A title colour only used in 90s television!

A title colour only used in 90s television!

Twin Peaks set in motion models of television storytelling that have been influential ever since it was on the air. Small-town quirk and paranormal procedural would dominate American TV throughout the 90s, through the ‘twin peaks’ of Northern Exposure and The X-Files. The legacy endures to this day with series like Parks and Recreation, Wayward Pines, Fringe and Grimm. The long-form murder mystery has been a staple of quality television internationally in recent years, with Denmark’s Forbrydelsen, Britain’s Broadchurch and America’s True Detective. Indeed, if HBO opened the floodgates of American quality television with The Sopranos, then Twin Peaks’ dream states and cine-literacy were an important precedent for the show. More broadly, Twin Peaks cemented many ideas that we now take for granted. It showed us that fantasy and realism can live alongside one another in TV without contradiction and that every character in an ensemble (no matter how ridiculous) deserved an inner life and a separate storyline to boot. Twin Peaks remains the benchmark for what constitutes good television.
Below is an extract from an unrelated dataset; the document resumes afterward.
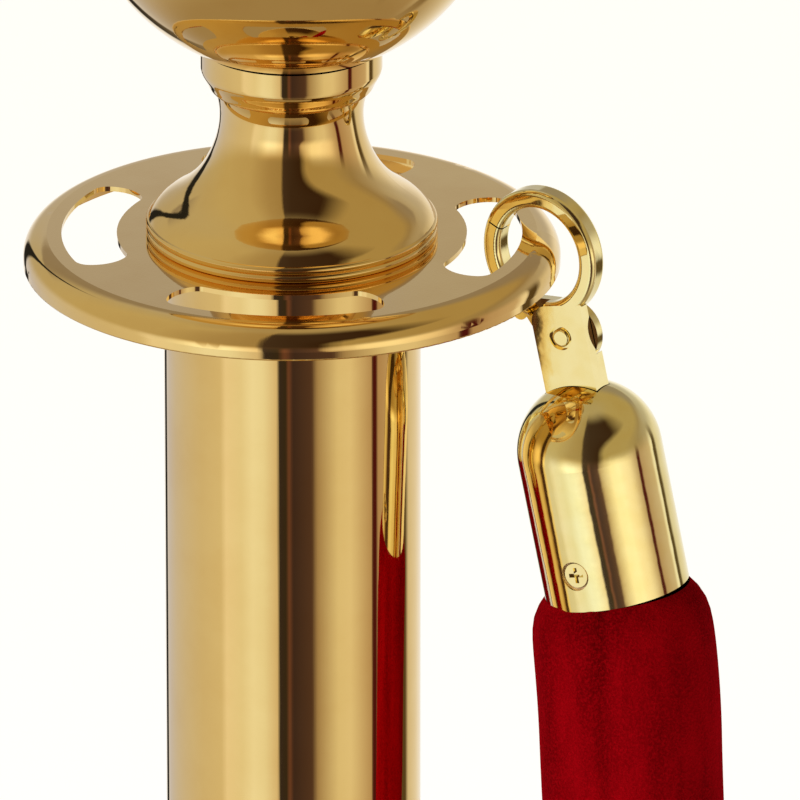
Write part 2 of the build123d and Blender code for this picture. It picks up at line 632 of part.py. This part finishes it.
def make_cap(plane, prefix):
    """The bell cap with its two screws, and the plug that the rope's core is bound to."""
    centre = on_hook(plane, STRAP_CENTRE, CAP_DOME_CENTRE)
    down = Plane(centre.origin, x_dir=centre.z_dir, z_dir=-centre.y_dir)
    skirt = CAP_DOME_CENTRE - CAP_MOUTH
    screw_down = CAP_DOME_CENTRE - SCREW_DROP
    screw_at = down.offset(screw_down).origin

    with BuildPart() as cap:
        with Locations(down.location):
            Sphere(cap_r)
        with BuildSketch(down):
            Circle(cap_r)
        extrude(amount=skirt)
        with Locations(down.location):
            Sphere(cap_bore, mode=Mode.SUBTRACT)
        with BuildSketch(down):
            Circle(cap_bore)
        extrude(amount=skirt, mode=Mode.SUBTRACT)
        with BuildSketch(on_hook(plane, STRAP_CENTRE, 0)):
            Rectangle(STRAP_WIDTH + 2 * CAP_SLOT_CLEARANCE, -2 * CAP_DOME_CENTRE)
        extrude(amount=half_thick + CAP_SLOT_CLEARANCE, both=True, mode=Mode.SUBTRACT)
        for side in (1, -1):
            with BuildSketch(Plane(screw_at, x_dir=plane.x_dir, z_dir=plane.z_dir * side)):
                Circle(SCREW_DISH_DIA / 2)
            extrude(amount=CAP_DIA, mode=Mode.SUBTRACT)
    save(cap.part, f"{prefix}_cap")

    plug_down = CAP_DOME_CENTRE - ROPE_PLUG_TOP
    with BuildPart() as plug:
        with BuildSketch(down.offset(plug_down)):
            Circle(cap_bore - RUNNING)
        extrude(amount=skirt - plug_down)
        chamfer(plug.faces().sort_by(Axis(down.origin, down.z_dir))[0].edges(), ROPE_PLUG_CHAMFER)
        for side in (1, -1):
            screw = Plane(screw_at, x_dir=plane.x_dir, z_dir=plane.z_dir * side)
            with BuildSketch(screw.offset(screw_seat)):
                Circle(SCREW_HEAD_DIA / 2 + RUNNING)
            extrude(amount=CAP_DIA, mode=Mode.SUBTRACT)
            with BuildSketch(screw.offset(screw_seat)):
                Circle(SCREW_SHANK_DIA / 2 + THREAD_FIT)
            extrude(amount=-SCREW_LENGTH, mode=Mode.SUBTRACT)
    save(plug.part, f"{prefix}_rope_plug")

    with BuildPart() as screws:
        for side in (1, -1):
            screw = Plane(screw_at, x_dir=plane.x_dir, z_dir=plane.z_dir * side)
            seat = screw.offset(screw_seat)
            with BuildSketch(seat):
                Circle(SCREW_HEAD_DIA / 2)
            extrude(amount=SCREW_HEAD_HEIGHT)
            with BuildSketch(seat):
                Circle(SCREW_SHANK_DIA / 2)
            extrude(amount=SCREW_TIP_GAP - SCREW_LENGTH)
            with BuildSketch(seat.offset(SCREW_HEAD_HEIGHT)):
                Rectangle(SCREW_CROSS_LENGTH, SCREW_CROSS_WIDTH)
                Rectangle(SCREW_CROSS_WIDTH, SCREW_CROSS_LENGTH)
            extrude(amount=-SCREW_CROSS_DEPTH, mode=Mode.SUBTRACT)
    save(screws.part, f"{prefix}_cap_screws")


for side_name, hook_at in (
    ("first", hook_plane(FIRST_EYE, FIRST_TURN)),
    ("second", hook_plane(SECOND_EYE, SECOND_TURN)),
):
    make_hook(hook_at, side_name)
    make_cap(hook_at, side_name)

# ================================================================= rope ====
# The rope hangs in one loop between the two cap mouths. Its corners, from the first mouth to the second:
first_plane = hook_plane(FIRST_EYE, FIRST_TURN)
second_plane = hook_plane(SECOND_EYE, SECOND_TURN)
ROPE_POINTS = [
    first_plane.from_local_coords((STRAP_CENTRE, CAP_MOUTH, 0)),
    first_plane.from_local_coords((STRAP_CENTRE, CAP_MOUTH - 17, 0)),
    Vector(69.8, -7.9, 724),
    Vector(73.4, -12, 665),
    Vector(82.4, -19, 582),
    Vector(96, -28, 487),
    Vector(111, -38, 395),
    Vector(121, -45, 318),
    Vector(124, -45, 254),
    Vector(113, -29, 206),
    Vector(92, -2, 172),
    Vector(62, 36, 152),
    Vector(31, 75, 154),
    Vector(4, 110, 173),
    Vector(-17, 137, 208),
    Vector(-29, 153, 255),
    Vector(-32, 155, 318),
    Vector(-28, 149, 390),
    Vector(-22, 136, 472),
    Vector(-16, 118, 560),
    Vector(-10, 98, 640),
    Vector(-6, 81, 710),
    second_plane.from_local_coords((STRAP_CENTRE, CAP_MOUTH - 17, 0)),
    second_plane.from_local_coords((STRAP_CENTRE, CAP_MOUTH, 0)),
]


def bend_radii(points):
    """Radius of the arc at each corner: 0.45 of the shorter run over the tangent of half the turn."""
    radii = []
    for before, corner, after in zip(points, points[1:], points[2:]):
        run_in, run_out = corner - before, after - corner
        turn = radians(run_in.get_angle(run_out))
        radii.append(0.45 * min(run_in.length, run_out.length) / tan(turn / 2))
    return radii


ROPE_RADII = bend_radii(ROPE_POINTS)
print("rope bend radii", [round(r) for r in ROPE_RADII])
core_r = ROPE_DIA / 2 - ROPE_SLEEVE_WALL
with BuildPart() as rope_core:
    with BuildLine() as rope_path:
        FilletPolyline(*ROPE_POINTS, radius=ROPE_RADII)
    with BuildSketch(Plane(rope_path.line @ 0, z_dir=rope_path.line % 0)):
        Circle(core_r)
    sweep()
save(rope_core.part, "rope_core")
with BuildPart() as rope_sleeve:
    with BuildLine():
        FilletPolyline(*ROPE_POINTS, radius=ROPE_RADII)
    with BuildSketch(Plane(rope_path.line @ 0, z_dir=rope_path.line % 0)):
        Circle(ROPE_DIA / 2)
        Circle(core_r, mode=Mode.SUBTRACT)
    sweep()
save(rope_sleeve.part, "rope_sleeve")
rope_length = sum(edge.length for edge in rope_path.edges())
print("rope length", round(rope_length), "from its volume", round(rope_core.part.volume / (pi * core_r**2)))
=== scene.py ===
import json
from math import cos, radians, sin, tau

import bpy
import numpy as np
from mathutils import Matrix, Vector


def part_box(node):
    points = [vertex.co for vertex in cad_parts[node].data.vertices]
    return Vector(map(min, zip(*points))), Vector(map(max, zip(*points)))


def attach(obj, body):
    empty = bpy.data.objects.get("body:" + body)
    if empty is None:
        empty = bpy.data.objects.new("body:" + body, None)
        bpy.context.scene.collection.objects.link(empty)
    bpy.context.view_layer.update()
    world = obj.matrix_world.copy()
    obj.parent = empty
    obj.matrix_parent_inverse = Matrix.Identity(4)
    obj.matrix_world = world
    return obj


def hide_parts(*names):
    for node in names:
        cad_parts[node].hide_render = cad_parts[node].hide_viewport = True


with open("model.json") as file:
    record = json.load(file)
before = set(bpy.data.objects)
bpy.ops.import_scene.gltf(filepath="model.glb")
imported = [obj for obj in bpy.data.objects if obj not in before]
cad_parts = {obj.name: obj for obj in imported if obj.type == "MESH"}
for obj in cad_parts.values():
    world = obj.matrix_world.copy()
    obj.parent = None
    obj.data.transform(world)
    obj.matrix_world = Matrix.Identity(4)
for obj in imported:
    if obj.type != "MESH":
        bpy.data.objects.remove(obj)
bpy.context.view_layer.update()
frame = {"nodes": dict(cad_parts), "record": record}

nodes = frame["nodes"]

# The ring plate's top, from the frame: the lamps and the camera are placed from it.
PLATE_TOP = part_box("ring_plate")[1][2]

# The rope: its size, and the corners of its hanging loop from the first cap mouth to the second.
ROPE_DIAMETER = 0.036
ROPE_ROW_PITCH = 0.0022
ROPE_COLUMNS = 96
ROPE_ROUTE = [
    (0.0645, -0.0041, 0.7695), (0.0668, -0.0060, 0.7529), (0.0677, -0.0079, 0.724),
    (0.0711, -0.012, 0.665), (0.0804, -0.019, 0.582), (0.096, -0.028, 0.487),
    (0.111, -0.038, 0.395), (0.121, -0.045, 0.318), (0.124, -0.045, 0.254),
    (0.113, -0.029, 0.206), (0.092, -0.002, 0.172), (0.062, 0.036, 0.152),
    (0.031, 0.075, 0.154), (0.004, 0.110, 0.173), (-0.017, 0.137, 0.208),
    (-0.029, 0.153, 0.255), (-0.032, 0.155, 0.318), (-0.028, 0.149, 0.390),
    (-0.022, 0.136, 0.472), (-0.016, 0.118, 0.560), (-0.010, 0.098, 0.640),
    (-0.006, 0.081, 0.710), (-0.0048, 0.0707, 0.7518), (-0.0044, 0.0669, 0.7684),
]


# ---------------------------------------------------------------- shader maths ----
class Tap:
    """One output of a shader node. Arithmetic on it adds the Math nodes that work it out."""

    def __init__(self, tree, socket):
        self.tree, self.socket = tree, socket

    def math(self, operation, *others):
        inputs = dict(enumerate((self, *others)))
        return add_node(self.tree, "ShaderNodeMath", {"operation": operation}, inputs)

    def __add__(self, other):
        return self.math("ADD", other)

    __radd__ = __add__

    def __sub__(self, other):
        return self.math("SUBTRACT", other)

    def __rsub__(self, other):
        return (self * -1) + other

    def __mul__(self, other):
        return self.math("MULTIPLY", other)

    __rmul__ = __mul__

    def __truediv__(self, other):
        return self.math("DIVIDE", other)

    def step(self, low, high):
        """0 below low, 1 above high, and a smooth rise between them."""
        settings = {"interpolation_type": "SMOOTHSTEP"}
        inputs = {"Value": self, "From Min": low, "From Max": high}
        return add_node(self.tree, "ShaderNodeMapRange", settings, inputs)

    def band(self, low, high, soft):
        """1 between low and high, 0 outside, with edges that reach soft to each side."""
        return self.step(low - soft, low + soft) * (1 - self.step(high - soft, high + soft))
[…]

When Louis C.K. tried to generate an art movie feel for his sitcom Louie, he went to none other than David Lynch as guest star (and director in spirit) for a 3-part season finale. In 2010, mystery drama Psych aired an episode called ‘Dual Spires’ featuring cast members and storylines from Twin Peaks, acknowledging the longevity of the show’s mythology as TV to aspire to.

If we dwell too much on the originality of Twin Peaks (as a recent Radio 4 documentary did), we are in danger of forgetting how much the show took from television. References abound to classic American series from Dragnet to The Fugitive (complimenting the mid-century Hollywood intertextuality). As the meta-show Invitation to Love indicates, the characters and storylines in Twin Peaks could have easily come out of a daytime soap. But Twin Peaks was also acknowledging how soaps had graduated to primetime in the previous decade, with shows like Dallas and Knots Landing. In fact, the season one cliffhanger bears an uncanny resemblance to the ‘Who Shot J.R.?’ storyline in Dallas that captivated TV audiences exactly a decade before. For all that is made of David Lynch’s ‘cinematic’ influence on the show, Twin Peaks was co-created by Mark Frost, whose formative experience had been writing for television, notably on Steve Bochco and Michael Kozoll’s soap copera Hill Street Blues. Twin Peaks is as remarkable for its adept handling of serial narrative arcs and gradual character development as for its experimental audio-visual style, and there is a clear lineage from Frost’s work on the continuing ensemble drama Hill Street Blues to his teleplays for Twin Peaks. But Lynch and his signature composer Angelo Badalamenti clearly understood the importance of sound to television, creating a soundscape that both compliments perfectly and stands terrifyingly alone from the image.

...or sooner!

…or sooner!

For better or worse, Twin Peaks stands for something bigger than it is. It is the nucleus of a fine art television and a prism through which to see the medium. Laura Palmer said she’d see us in 25 years. She was 25 years over.